Only last week, two Agoura Hills High School students were stabbed off campus--one died. According to investigators, the culprits are five fellow teen-agers. Prosecutors believe the motive was robbery.

Also last week, two teens were shot--one was killed. According to investigators, the teen who was killed had been asked by a gang member to explain "where he was from," which, in street parlance, is a way of asking for someone's gang affiliation.

Narbonne student Shazeb was recently described by classmates as a "schoolboy," someone who got caught up in a dispute with a graffiti tagging crew. The district attorney's office said the dispute started when the tagging crew's members invited themselves to a party Shazeb was planning and Shazeb uninvited them. Two students have been charged with murder; four others have been arrested.

"We cannot allow ourselves to be accepting of these conditions," Slavkin said.

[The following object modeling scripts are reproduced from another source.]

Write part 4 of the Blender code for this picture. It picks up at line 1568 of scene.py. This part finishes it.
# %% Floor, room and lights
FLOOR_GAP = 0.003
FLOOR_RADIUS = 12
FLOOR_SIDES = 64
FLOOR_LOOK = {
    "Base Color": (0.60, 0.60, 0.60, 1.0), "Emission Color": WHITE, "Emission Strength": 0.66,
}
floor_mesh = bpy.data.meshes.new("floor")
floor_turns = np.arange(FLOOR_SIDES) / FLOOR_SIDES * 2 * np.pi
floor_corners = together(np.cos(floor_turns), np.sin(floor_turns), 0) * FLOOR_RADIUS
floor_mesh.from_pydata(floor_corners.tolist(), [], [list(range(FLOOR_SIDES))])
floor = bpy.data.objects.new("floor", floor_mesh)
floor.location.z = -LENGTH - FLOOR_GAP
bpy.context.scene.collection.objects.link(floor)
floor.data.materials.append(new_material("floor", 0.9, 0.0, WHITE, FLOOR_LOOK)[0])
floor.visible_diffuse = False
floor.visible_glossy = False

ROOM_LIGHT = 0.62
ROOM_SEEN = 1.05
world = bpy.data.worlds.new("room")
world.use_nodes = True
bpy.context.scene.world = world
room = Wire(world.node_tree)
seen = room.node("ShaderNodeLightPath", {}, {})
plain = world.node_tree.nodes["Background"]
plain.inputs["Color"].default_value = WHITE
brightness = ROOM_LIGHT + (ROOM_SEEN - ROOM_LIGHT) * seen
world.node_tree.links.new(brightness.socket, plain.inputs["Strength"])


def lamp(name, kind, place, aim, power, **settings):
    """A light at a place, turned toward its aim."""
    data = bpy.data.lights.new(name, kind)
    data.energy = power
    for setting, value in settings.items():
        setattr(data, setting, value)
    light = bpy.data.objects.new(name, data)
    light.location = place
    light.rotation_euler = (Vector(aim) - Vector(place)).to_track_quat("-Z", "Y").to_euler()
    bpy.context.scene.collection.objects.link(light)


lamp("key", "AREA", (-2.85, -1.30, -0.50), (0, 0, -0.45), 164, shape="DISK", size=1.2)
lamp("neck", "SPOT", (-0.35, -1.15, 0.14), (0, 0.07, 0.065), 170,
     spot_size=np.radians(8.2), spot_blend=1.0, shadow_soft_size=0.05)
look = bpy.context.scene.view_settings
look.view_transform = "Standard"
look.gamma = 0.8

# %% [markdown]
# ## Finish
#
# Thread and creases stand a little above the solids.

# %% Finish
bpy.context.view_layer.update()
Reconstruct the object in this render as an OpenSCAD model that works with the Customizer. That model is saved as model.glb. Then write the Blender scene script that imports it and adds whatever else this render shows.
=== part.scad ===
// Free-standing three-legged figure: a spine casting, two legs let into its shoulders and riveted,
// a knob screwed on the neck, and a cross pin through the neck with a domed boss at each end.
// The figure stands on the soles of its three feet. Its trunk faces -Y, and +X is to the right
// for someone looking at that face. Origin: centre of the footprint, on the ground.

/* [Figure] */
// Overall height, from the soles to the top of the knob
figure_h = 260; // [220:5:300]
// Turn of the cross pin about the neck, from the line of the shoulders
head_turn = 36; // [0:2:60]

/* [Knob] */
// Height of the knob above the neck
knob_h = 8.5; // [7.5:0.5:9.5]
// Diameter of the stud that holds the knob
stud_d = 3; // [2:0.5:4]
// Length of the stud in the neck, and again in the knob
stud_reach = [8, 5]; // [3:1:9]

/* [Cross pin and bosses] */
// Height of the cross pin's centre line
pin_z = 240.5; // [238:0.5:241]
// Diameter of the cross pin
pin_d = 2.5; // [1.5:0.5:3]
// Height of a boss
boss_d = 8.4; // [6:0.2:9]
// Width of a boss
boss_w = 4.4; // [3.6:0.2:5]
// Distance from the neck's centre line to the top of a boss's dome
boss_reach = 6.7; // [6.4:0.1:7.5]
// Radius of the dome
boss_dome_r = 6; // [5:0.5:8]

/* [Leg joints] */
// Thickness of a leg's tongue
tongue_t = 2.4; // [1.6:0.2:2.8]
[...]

Meanwhile, the kids at Narbonne have come up with their own street curriculum, which comes as no surprise to many school officials.

"You may be surprised to find that some young people are very smart about how to survive," said district Police Chief Wesley Mitchell.

For one, students learn to isolate themselves. "I only talk to people that I know," said one Narbonne 10th-grader. "If you look at certain people, they're going to tell you, 'What are you looking at?' "

"I just keep to myself," said Narbonne senior Carlos Espinoza, 18, leaning against a chain-link fence that surrounds the campus.

They also learn how to dress. "If you dress like a gang member, you'll get hit up," Espinoza said. "If you walk around like you're bad, they'll let you know who's bad. . . . I would just keep strolling--don't go looking for it."

"People are always judging you by the way you dress and carry yourself," said junior Maria Lealiiee, 16.

Students know not to stare, for fear of setting off gang members. "The thing that some girls really trip off of [get angered by] is if you look at them the wrong way," Maria said. "So you don't look at them and don't say anything."

And since gangster girls--called cholas --often wear heavy makeup, other girls take special care in the way they look so as not to attract unwanted attention.

"The way you wear your makeup, that could get you in trouble too," Maria said.

And people on campus learn to watch their words. "Don't be talking to people, don't be spreading stuff around," said senior Anjanee Mitchell, 18.

"Basically," said district adviser Lee Saltz, "you're looking at a society of young people that is so hardened that violence is a part of their life now."


Based on what he knows, USC psychology professor Adrian Raine said these street smarts are pretty smart, especially in light of an increase in what he calls "proactive aggression" on school campuses.